What I do desire is a high quality of public life in our country characterised by honour, integrity and self-giving. What I see about me are people of every age group, notably the young people, thrashing around them in search of community figures who embody virtues we ourselves aspire to.

The population drift from the countryside to the city and suburban areas which denuded the countryside of its village primary schools, the increase in car ownership, and the arrival of the supermarket, which squeezed out the village shop, have robbed us of the village headteacher and shopkeeper living among the people they served. These people, who were often generous in their assistance to the less literate and less well-off members of the community, were naturally figures respected by adults and their children.

Even with the coming of islandwide Rediffusion there were few nationally known figures to take precedence over such flesh and blood community elders. But radio and television and would-be kingmakers in the media have conferred a disproportionate importance on politicians, and it may be questioned to what extent these show themselves capable of rising to this immense responsibility.
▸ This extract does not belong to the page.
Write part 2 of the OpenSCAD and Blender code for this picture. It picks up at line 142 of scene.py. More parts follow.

I have a very high regard for Dr Jerome Walcott, who served a term as my constituency Member of Parliament. Unlike some other members of Parliament to whom I had occasion to write, he always replied to my letters and did so with courtesy and understanding even if not always with agreement.
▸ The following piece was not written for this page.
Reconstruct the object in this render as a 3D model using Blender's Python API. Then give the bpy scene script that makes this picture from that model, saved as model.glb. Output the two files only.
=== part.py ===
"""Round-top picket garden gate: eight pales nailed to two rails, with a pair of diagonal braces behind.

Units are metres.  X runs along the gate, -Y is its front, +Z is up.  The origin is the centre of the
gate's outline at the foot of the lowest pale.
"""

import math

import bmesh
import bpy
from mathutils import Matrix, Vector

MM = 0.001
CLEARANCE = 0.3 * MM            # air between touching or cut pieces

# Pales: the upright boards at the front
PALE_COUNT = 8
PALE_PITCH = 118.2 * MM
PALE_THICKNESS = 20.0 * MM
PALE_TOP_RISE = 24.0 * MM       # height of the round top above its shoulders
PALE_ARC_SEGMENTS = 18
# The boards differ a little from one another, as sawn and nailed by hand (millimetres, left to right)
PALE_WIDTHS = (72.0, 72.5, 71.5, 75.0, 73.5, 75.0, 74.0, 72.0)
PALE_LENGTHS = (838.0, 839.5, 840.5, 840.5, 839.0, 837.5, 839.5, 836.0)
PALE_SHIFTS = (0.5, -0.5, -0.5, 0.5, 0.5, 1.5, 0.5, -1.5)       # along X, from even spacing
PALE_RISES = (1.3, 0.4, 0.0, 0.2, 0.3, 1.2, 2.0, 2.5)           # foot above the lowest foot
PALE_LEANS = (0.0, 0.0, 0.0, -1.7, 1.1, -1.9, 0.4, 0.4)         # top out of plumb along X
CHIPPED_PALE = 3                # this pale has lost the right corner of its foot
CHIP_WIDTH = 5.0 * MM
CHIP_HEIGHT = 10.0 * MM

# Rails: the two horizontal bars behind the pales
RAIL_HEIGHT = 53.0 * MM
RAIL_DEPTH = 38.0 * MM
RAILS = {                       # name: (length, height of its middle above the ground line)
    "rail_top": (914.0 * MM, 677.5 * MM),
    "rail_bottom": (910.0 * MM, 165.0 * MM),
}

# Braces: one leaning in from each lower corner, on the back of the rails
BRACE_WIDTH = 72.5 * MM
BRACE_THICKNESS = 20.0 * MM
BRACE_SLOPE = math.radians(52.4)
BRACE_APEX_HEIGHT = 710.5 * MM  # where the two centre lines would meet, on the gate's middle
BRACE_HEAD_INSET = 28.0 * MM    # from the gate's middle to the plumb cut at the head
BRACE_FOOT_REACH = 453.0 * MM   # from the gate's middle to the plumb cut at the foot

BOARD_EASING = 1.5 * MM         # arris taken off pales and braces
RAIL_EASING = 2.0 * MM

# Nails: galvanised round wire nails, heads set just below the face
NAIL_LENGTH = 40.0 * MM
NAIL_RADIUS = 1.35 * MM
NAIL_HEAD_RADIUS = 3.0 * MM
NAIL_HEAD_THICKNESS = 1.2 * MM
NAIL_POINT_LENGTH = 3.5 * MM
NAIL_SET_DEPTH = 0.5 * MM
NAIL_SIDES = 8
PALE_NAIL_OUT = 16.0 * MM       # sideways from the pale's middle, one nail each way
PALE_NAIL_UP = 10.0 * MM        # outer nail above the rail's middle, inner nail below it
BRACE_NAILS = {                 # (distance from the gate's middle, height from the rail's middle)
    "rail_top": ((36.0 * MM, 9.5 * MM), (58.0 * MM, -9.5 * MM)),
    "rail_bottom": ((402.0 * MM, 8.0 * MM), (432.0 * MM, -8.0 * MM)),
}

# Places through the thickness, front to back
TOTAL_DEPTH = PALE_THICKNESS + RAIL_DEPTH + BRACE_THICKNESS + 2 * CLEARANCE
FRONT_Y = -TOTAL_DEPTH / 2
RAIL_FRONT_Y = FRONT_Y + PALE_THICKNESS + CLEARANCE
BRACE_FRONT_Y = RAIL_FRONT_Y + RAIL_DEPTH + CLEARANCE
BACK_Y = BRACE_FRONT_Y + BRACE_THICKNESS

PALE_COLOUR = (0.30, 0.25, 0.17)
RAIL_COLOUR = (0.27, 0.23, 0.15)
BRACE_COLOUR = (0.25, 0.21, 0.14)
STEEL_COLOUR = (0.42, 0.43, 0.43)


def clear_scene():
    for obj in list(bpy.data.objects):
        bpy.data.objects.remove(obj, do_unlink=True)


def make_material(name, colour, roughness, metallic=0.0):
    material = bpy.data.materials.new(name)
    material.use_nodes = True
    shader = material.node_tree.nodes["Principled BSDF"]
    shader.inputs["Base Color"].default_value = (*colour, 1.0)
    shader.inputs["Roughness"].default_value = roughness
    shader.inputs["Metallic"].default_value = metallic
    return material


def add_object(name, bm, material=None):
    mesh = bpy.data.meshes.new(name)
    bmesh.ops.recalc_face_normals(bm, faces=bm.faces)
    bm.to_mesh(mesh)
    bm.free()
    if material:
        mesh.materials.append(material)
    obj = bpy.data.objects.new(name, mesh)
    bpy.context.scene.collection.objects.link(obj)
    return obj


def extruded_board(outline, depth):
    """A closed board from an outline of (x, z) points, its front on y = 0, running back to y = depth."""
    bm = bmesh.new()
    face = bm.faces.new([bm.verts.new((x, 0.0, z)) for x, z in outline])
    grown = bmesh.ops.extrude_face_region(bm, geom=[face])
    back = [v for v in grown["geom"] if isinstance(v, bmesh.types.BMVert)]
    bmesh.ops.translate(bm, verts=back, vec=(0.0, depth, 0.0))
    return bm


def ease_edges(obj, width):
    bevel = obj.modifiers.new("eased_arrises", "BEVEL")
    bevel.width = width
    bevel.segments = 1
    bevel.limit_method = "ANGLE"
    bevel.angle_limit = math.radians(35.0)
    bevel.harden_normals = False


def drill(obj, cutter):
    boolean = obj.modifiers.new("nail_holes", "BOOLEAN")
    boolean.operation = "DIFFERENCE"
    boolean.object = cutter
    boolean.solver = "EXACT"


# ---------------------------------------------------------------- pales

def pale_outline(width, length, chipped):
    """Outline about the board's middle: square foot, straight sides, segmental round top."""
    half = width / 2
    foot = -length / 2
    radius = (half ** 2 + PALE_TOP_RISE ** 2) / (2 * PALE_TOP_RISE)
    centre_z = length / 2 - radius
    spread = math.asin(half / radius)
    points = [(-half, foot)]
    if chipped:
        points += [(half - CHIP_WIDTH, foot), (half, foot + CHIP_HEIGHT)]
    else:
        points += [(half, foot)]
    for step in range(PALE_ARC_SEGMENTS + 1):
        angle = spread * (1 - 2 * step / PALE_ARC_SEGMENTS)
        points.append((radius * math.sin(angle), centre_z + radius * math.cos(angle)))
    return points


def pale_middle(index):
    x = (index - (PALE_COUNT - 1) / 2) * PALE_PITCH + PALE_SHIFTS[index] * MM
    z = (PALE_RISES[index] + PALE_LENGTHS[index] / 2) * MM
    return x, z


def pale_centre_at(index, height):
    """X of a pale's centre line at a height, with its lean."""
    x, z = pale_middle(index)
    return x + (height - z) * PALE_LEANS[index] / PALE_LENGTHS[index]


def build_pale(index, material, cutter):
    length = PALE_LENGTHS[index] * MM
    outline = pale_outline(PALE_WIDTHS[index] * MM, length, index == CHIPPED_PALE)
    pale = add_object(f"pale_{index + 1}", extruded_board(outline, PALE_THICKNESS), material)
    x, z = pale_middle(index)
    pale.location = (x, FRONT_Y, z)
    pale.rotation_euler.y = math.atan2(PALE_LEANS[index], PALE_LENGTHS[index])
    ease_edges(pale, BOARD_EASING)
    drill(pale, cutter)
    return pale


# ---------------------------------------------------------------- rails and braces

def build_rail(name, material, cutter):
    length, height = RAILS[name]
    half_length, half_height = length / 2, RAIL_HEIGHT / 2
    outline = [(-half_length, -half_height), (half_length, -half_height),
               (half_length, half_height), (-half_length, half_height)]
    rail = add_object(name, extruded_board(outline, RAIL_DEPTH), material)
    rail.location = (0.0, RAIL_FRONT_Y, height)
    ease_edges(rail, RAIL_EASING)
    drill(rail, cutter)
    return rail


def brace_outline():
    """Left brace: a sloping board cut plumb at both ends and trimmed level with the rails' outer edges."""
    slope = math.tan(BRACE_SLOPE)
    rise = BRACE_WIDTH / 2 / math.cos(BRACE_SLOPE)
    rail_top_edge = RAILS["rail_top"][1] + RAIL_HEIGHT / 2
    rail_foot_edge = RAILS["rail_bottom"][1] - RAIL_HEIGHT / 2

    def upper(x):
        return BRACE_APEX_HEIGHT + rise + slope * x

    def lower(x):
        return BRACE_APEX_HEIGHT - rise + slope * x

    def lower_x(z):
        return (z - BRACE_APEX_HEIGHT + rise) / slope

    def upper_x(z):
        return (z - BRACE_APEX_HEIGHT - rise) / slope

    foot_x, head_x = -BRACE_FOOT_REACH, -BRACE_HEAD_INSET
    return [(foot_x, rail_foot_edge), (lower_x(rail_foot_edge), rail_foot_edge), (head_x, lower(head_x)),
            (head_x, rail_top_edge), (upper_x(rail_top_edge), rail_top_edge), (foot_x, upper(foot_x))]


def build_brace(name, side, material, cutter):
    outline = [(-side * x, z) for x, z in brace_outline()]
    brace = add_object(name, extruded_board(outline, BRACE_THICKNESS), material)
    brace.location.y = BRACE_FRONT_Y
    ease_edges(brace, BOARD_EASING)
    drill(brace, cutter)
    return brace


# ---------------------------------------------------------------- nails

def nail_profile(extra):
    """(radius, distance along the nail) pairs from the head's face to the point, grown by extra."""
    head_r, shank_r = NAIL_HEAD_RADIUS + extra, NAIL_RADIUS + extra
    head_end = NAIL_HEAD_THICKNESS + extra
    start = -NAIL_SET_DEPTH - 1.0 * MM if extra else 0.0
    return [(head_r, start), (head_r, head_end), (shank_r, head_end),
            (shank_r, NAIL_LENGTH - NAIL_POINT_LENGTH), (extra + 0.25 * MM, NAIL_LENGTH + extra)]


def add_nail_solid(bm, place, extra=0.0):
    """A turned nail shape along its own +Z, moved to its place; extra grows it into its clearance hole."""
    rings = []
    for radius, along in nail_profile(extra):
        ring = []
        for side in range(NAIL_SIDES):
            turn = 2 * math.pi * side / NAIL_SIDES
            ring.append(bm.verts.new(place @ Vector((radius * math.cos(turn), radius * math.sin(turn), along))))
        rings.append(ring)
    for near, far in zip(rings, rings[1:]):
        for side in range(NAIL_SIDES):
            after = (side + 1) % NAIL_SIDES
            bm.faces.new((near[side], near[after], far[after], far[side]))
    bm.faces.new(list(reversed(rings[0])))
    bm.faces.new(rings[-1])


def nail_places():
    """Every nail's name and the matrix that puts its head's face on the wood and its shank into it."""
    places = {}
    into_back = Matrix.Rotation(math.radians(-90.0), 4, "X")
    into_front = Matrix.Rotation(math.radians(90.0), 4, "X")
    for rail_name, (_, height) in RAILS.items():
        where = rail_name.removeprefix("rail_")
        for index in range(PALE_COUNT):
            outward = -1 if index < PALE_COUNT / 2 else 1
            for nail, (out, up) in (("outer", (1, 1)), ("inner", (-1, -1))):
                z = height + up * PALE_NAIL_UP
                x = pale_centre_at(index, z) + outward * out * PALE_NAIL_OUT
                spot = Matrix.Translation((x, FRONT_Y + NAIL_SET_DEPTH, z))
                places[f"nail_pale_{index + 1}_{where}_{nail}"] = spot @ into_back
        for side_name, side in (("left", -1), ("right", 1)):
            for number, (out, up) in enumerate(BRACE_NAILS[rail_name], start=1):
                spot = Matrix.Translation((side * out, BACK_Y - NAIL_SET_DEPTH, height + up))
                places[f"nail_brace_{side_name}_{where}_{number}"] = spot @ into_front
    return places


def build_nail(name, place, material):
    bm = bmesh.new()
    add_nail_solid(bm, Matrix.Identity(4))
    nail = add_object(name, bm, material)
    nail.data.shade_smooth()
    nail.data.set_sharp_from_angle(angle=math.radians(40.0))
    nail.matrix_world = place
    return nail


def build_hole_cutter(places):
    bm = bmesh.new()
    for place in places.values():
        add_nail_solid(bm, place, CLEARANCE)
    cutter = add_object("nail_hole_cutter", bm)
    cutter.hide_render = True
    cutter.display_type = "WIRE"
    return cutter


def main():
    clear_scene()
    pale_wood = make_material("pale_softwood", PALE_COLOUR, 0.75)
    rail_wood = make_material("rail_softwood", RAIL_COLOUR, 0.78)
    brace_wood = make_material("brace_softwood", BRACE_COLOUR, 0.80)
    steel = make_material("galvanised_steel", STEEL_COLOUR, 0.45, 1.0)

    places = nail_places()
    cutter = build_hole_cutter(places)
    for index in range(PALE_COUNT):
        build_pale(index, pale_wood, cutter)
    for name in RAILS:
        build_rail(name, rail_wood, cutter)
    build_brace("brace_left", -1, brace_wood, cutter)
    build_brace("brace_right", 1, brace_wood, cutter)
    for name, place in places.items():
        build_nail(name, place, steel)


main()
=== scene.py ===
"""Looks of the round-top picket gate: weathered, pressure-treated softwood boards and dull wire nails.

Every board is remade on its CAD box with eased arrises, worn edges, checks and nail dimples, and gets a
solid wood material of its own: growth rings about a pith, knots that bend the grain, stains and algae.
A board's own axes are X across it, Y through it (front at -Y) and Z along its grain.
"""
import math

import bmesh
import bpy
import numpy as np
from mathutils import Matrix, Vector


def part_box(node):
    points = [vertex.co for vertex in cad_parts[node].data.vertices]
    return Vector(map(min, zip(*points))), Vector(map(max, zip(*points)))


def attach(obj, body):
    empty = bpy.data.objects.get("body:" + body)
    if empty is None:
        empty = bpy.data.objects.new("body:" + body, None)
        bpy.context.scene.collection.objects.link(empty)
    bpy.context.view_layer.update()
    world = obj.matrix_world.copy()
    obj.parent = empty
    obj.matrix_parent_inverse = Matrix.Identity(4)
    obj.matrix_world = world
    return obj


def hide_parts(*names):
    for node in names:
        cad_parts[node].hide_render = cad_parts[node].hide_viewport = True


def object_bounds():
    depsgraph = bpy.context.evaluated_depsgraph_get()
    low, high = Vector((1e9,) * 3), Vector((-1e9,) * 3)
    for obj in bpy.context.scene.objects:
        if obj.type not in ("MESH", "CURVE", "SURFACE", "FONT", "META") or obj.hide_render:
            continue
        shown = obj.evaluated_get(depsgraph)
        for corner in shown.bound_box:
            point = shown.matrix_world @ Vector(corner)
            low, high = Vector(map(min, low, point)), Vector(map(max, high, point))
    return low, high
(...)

Having myself served for seven years as a non-executive member of the 12-person board of the Mayday University National Health Service Hospital in the UK, I believe him to have been a good Minister of Health, and his decision to have a Queen Elizabeth Hospital board, although not quite along the lines of those in the UK, was a courageous one and definitely in the correct direction. Whether as an elected or appointed member of Parliament, I believe that he can continue to make a thoughtful, level-headed and effective contribution to the life of our nation.
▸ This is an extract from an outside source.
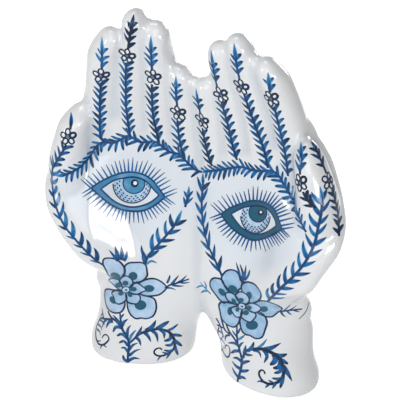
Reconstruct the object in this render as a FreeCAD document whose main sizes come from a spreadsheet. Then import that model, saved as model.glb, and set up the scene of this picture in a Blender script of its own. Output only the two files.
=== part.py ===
import FreeCAD, Part
import os

# A ceramic sculpture of two open hands, joined along their little-finger sides.
# Each hand is a hollow shell, closed at the seam by its own wall, with a clay slab
# set into the wrist from below and three round pads under that slab.
# +Z is up, the palms face -Y, the seam between the hands is the plane X = 0, and
# the part stands on Z = 0. Lengths are millimetres.

doc = FreeCAD.newDocument("OpenHands")
sheet = doc.addObject("Spreadsheet::Sheet", "Sizes")

# Driving sizes of the left hand. Heights are from the foot of the wrist, "out" is
# the distance from the seam plane, and "fore" is the distance in front of the foot.
SIZES = [
    ("left_share", 1.0, "size of the left hand against these sizes"),
    ("right_share", 0.975, "size of the right hand against these sizes"),
    ("foot_back", 4.2, "foot centre behind the middle of the whole part"),
    ("wall", 5.0, "thickness of the ceramic"),
    ("foot_out", 49.5, "seam to the centre of the wrist's foot"),
    ("foot_wide", 71.0, "width of the foot"),
    ("foot_deep", 53.0, "depth of the foot"),
    ("palm_tall", 192.0, "foot to the top of the web between the fingers"),
    ("palm_wide", 98.0, "seam to the outer edge of the palm"),
    ("palm_deep", 44.0, "thickness of the hand below the palm"),
    ("knuckle_tall", 126.0, "foot to where the fingers leave the palm"),
    ("pinky_tall", 227.0, "foot to the tip of the little finger"),
    ("pinky_thick", 22.0, "thickness of the little finger"),
    ("pinky_out", 10.0, "seam to the little finger at its root"),
    ("pinky_tip_out", 9.0, "seam to the tip of the little finger"),
    ("pinky_fore", 0.5, "fore reach of the little finger's root"),
    ("pinky_tip_fore", 19.0, "fore reach of the little finger's tip"),
    ("ring_tall", 255.0, "foot to the tip of the ring finger"),
    ("ring_thick", 22.6, "thickness of the ring finger"),
    ("ring_out", 28.0, "seam to the ring finger at its root"),
    ("ring_tip_out", 20.8, "seam to the tip of the ring finger"),
    ("ring_fore", 4.0, "fore reach of the ring finger's root"),
    ("ring_tip_fore", 27.0, "fore reach of the ring finger's tip"),
    ("middle_tall", 263.0, "foot to the tip of the middle finger"),
    ("middle_thick", 22.8, "thickness of the middle finger"),
    ("middle_out", 46.5, "seam to the middle finger at its root"),
    ("middle_tip_out", 34.0, "seam to the tip of the middle finger"),
    ("middle_fore", 7.5, "fore reach of the middle finger's root"),
    ("middle_tip_fore", 31.0, "fore reach of the middle finger's tip"),
    ("index_tall", 250.0, "foot to the tip of the index finger"),
    ("index_thick", 25.6, "thickness of the index finger"),
    ("index_out", 69.5, "seam to the index finger at its root"),
    ("index_tip_out", 54.3, "seam to the tip of the index finger"),
    ("index_fore", 8.5, "fore reach of the index finger's root"),
    ("index_tip_fore", 31.0, "fore reach of the index finger's tip"),
    ("thumb_root", 102.0, "foot to where the thumb leaves the palm"),
    ("thumb_tall", 197.0, "foot to the tip of the thumb"),
    ("thumb_thick", 32.0, "thickness of the thumb"),
    ("thumb_out", 87.0, "seam to the thumb where it stands furthest out"),
    ("thumb_fore", 25.0, "fore reach of the thumb"),
    ("rim", 3.0, "width of the foot rim outside the slab"),
    ("ledge", 3.0, "width of the ledge above the slab"),
    ("slab_thick", 6.0, "thickness of the slab"),
    ("slab_gap", 0.3, "clearance between slab and rim"),
    ("vent", 8.0, "bore of the vent hole in the slab"),
    ("pad_wide", 12.0, "diameter of a pad"),
    ("pad_thick", 1.5, "thickness of a pad"),
    ("overrun", 2.0, "how far a cutting shape runs past what it cuts"),
]
for row, (alias, value, note) in enumerate(SIZES, start=1):
    sheet.set("A%d" % row, note)
    sheet.set("B%d" % row, str(value))
    sheet.setAlias("B%d" % row, alias)
doc.recompute()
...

I am sorry to see him caught up in this Maria Agard affair, an unpleasant situation seemingly not of his own making. Like him, Maria Agard in Parliament speaks clearly and to the point, without the clichés which so often betray a paucity of language and vocabulary, and a lack of grasp of the subject. He would not want to be party to the curtailing of the promising future contributions of a junior colleague.

What I would now like to see from him is a public and unequivocal statement that under no circumstances would he accept nomination as a candidate for the Christ Church West constituency while the sitting member desires to continue the work she has begun in and for that constituency. In that one swift move he would display honour and self-giving and lance a boil on the face of his party which could threaten the well-being of the nation. It could be the start of something big in the way we regard politicians.